- [INSTRUCTIONS TO FOLLOW]:
Up to and including the line that contains "import Sketcher", repeat each line of the data exactly, starting from the first.

- [MATERIAL PROVIDED]:
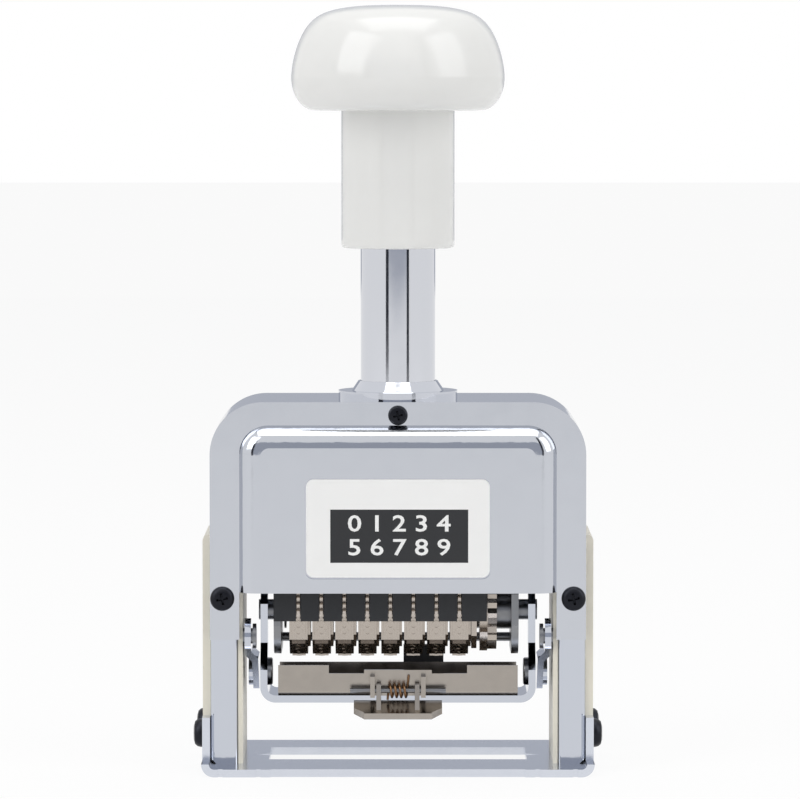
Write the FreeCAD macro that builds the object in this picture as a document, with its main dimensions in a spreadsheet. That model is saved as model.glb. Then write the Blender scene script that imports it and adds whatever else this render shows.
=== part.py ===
import FreeCAD, Part
import math
import os
import re
import Sketcher

# Automatic numbering machine: a standing frame on two legs, a sprung plunger with
# eight figure wheels, and an ink frame that swings forward as the plunger goes down.
# The origin is at the middle of the base's underside, -Y is the front, Z is up.

doc = FreeCAD.newDocument("numbering_machine")
sheet = doc.addObject("Spreadsheet::Sheet", "Sizes")
names = []


def size(alias, value):
    """Keep one driving dimension, in millimetres or degrees, as a named cell."""
    names.append(alias)
    row = str(len(names))
    sheet.set("A" + row, alias)
    sheet.set("B" + row, str(value))
    sheet.setAlias("B" + row, alias)


# Overall frame
size("half_width", 36.4)
size("frame_depth", 27)
size("frame_top", 71.9)
size("stroke", 21.3)
size("running_gap", 0.05)
size("side_gap", 0.3)

# Base plate
size("plate", 1.5)
size("base_depth", 45)
size("flange_top", 10.8)
size("flange_depth", 33)
size("base_bend", 2.5)
size("window_width", 50.4)
size("window_front", 7.2)
size("window_back", 11)
size("mark_notch", 2.6)
size("mark_width", 2.4)
size("lip_width", 49)
size("lip_step", 0.6)
size("tick_width", 0.9)
size("tick_depth", 0.6)
size("tick_outer", 34.2)
size("tick_inner", 26.9)

# Legs with their ivory covers and guides
size("leg_inner", 31)
size("leg_wall", 1.4)
size("leg_edge", 0.8)
size("leg_foot", 12.5)
size("leg_relief", 1.1)
size("leg_shoulder", 44)
size("leg_top", 60)
size("cover_wall", 1.5)
size("cover_top", 46)
size("cover_rib", 1.1)
size("cover_rib_depth", 2.4)
size("rib_start", 14)
size("rib_end", 30)
size("guide_wall", 0.9)
size("guide_depth", 26.8)
size("guide_top", 45)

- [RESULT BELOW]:
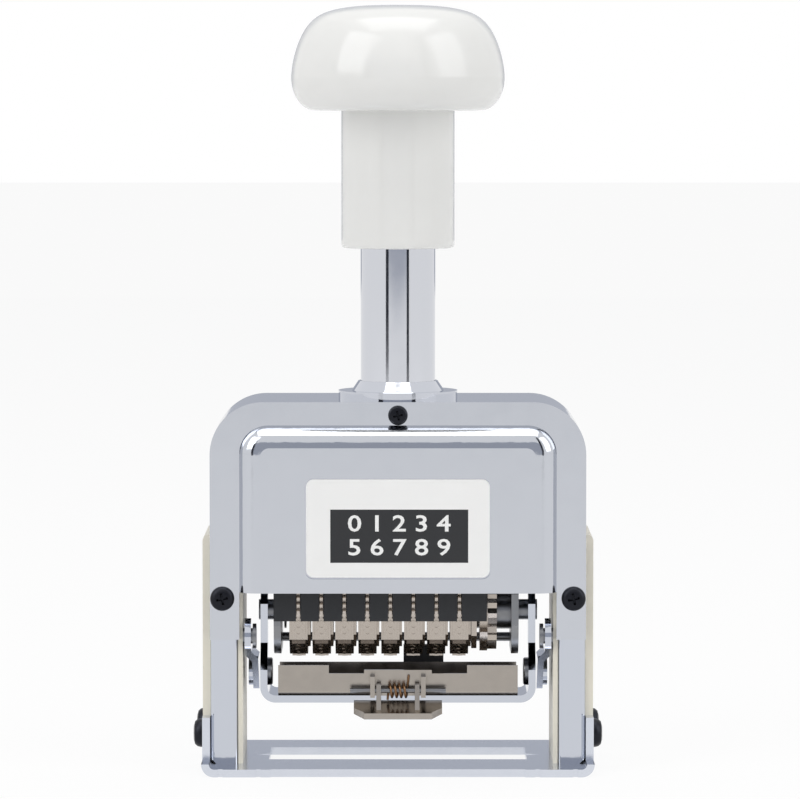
Write the FreeCAD macro that builds the object in this picture as a document, with its main dimensions in a spreadsheet. That model is saved as model.glb. Then write the Blender scene script that imports it and adds whatever else this render shows.
=== part.py ===
import FreeCAD, Part
import math
import os
import re
import Sketcher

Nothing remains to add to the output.